● Brief
Starting at the line that contains "side_frame();", reproduce each line exactly up to and including the line that contains "return (low + high) / 2". Reproduce nothing else.

● Available data
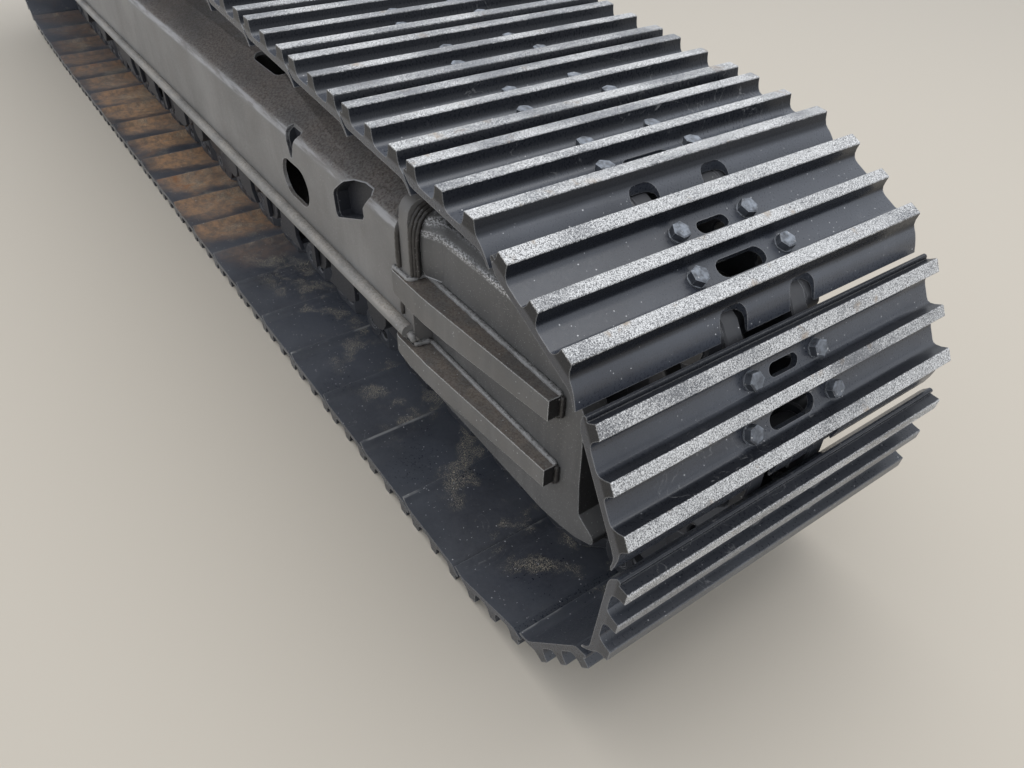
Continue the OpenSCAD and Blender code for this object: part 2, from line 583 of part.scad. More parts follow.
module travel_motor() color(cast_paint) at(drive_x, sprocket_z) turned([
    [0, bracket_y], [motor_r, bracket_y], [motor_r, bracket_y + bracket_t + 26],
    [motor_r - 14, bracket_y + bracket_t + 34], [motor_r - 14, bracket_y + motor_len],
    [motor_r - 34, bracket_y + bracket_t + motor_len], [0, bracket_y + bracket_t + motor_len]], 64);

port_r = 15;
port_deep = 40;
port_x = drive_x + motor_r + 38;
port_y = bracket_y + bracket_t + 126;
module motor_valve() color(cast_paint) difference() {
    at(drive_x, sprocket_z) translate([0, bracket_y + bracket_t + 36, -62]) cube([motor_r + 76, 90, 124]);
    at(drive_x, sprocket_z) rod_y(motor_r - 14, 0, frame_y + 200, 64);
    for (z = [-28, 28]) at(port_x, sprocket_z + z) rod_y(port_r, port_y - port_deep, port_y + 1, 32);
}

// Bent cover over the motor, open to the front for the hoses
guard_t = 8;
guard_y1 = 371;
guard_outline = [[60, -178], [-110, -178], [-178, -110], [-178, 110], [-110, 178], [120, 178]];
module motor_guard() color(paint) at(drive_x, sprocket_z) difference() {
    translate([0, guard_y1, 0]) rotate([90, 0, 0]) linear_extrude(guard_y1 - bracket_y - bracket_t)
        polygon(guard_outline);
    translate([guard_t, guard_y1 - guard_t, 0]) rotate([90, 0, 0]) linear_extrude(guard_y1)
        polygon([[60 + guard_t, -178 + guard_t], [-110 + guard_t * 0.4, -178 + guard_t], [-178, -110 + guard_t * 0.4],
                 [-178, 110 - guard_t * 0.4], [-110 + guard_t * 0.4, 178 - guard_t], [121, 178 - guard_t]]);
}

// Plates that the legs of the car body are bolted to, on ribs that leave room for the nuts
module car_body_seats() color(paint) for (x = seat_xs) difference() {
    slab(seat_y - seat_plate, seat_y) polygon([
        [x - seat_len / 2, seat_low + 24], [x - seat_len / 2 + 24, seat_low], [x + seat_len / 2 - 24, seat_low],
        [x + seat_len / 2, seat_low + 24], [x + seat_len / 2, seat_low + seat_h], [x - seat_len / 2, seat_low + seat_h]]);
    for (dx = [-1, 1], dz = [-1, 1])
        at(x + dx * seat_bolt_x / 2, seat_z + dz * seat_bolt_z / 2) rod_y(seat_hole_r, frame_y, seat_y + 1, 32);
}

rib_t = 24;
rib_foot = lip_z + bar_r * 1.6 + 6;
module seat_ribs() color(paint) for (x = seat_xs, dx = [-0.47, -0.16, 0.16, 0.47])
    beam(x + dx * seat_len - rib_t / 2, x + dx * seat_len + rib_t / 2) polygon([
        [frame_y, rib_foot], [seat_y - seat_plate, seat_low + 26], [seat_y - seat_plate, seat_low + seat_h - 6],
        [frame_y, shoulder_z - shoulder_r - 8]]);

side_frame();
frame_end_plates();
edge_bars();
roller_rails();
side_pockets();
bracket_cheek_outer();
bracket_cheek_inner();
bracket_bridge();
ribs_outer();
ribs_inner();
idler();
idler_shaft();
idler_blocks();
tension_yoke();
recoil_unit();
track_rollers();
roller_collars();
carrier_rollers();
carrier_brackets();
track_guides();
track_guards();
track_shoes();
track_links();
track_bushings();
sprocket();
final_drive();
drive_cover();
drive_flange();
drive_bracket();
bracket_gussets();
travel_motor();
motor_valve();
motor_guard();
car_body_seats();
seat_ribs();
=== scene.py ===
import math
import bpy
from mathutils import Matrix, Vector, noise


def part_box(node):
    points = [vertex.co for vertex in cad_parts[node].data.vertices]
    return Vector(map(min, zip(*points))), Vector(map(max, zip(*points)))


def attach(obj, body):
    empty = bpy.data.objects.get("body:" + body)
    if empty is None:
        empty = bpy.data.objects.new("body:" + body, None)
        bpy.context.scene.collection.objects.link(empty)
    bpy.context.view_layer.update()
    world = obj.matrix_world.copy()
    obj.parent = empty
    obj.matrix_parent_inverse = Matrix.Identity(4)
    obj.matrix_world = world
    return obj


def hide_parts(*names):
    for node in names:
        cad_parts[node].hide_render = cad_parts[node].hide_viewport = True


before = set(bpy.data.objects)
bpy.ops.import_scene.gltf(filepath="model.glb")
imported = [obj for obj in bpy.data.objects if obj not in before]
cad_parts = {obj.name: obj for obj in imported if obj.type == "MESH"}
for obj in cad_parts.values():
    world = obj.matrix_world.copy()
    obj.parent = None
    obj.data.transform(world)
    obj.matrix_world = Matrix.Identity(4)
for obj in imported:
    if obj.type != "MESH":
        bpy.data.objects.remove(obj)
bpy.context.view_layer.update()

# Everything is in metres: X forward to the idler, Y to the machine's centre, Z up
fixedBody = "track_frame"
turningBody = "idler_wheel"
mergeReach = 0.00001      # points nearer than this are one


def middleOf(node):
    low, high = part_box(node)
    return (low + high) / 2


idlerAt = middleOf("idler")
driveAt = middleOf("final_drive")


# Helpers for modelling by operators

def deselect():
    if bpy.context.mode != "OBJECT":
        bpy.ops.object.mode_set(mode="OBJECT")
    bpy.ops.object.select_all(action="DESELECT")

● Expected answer
side_frame();
frame_end_plates();
edge_bars();
roller_rails();
side_pockets();
bracket_cheek_outer();
bracket_cheek_inner();
bracket_bridge();
ribs_outer();
ribs_inner();
idler();
idler_shaft();
idler_blocks();
tension_yoke();
recoil_unit();
track_rollers();
roller_collars();
carrier_rollers();
carrier_brackets();
track_guides();
track_guards();
track_shoes();
track_links();
track_bushings();
sprocket();
final_drive();
drive_cover();
drive_flange();
drive_bracket();
bracket_gussets();
travel_motor();
motor_valve();
motor_guard();
car_body_seats();
seat_ribs();
=== scene.py ===
import math
import bpy
from mathutils import Matrix, Vector, noise


def part_box(node):
    points = [vertex.co for vertex in cad_parts[node].data.vertices]
    return Vector(map(min, zip(*points))), Vector(map(max, zip(*points)))


def attach(obj, body):
    empty = bpy.data.objects.get("body:" + body)
    if empty is None:
        empty = bpy.data.objects.new("body:" + body, None)
        bpy.context.scene.collection.objects.link(empty)
    bpy.context.view_layer.update()
    world = obj.matrix_world.copy()
    obj.parent = empty
    obj.matrix_parent_inverse = Matrix.Identity(4)
    obj.matrix_world = world
    return obj


def hide_parts(*names):
    for node in names:
        cad_parts[node].hide_render = cad_parts[node].hide_viewport = True


before = set(bpy.data.objects)
bpy.ops.import_scene.gltf(filepath="model.glb")
imported = [obj for obj in bpy.data.objects if obj not in before]
cad_parts = {obj.name: obj for obj in imported if obj.type == "MESH"}
for obj in cad_parts.values():
    world = obj.matrix_world.copy()
    obj.parent = None
    obj.data.transform(world)
    obj.matrix_world = Matrix.Identity(4)
for obj in imported:
    if obj.type != "MESH":
        bpy.data.objects.remove(obj)
bpy.context.view_layer.update()

# Everything is in metres: X forward to the idler, Y to the machine's centre, Z up
fixedBody = "track_frame"
turningBody = "idler_wheel"
mergeReach = 0.00001      # points nearer than this are one


def middleOf(node):
    low, high = part_box(node)
    return (low + high) / 2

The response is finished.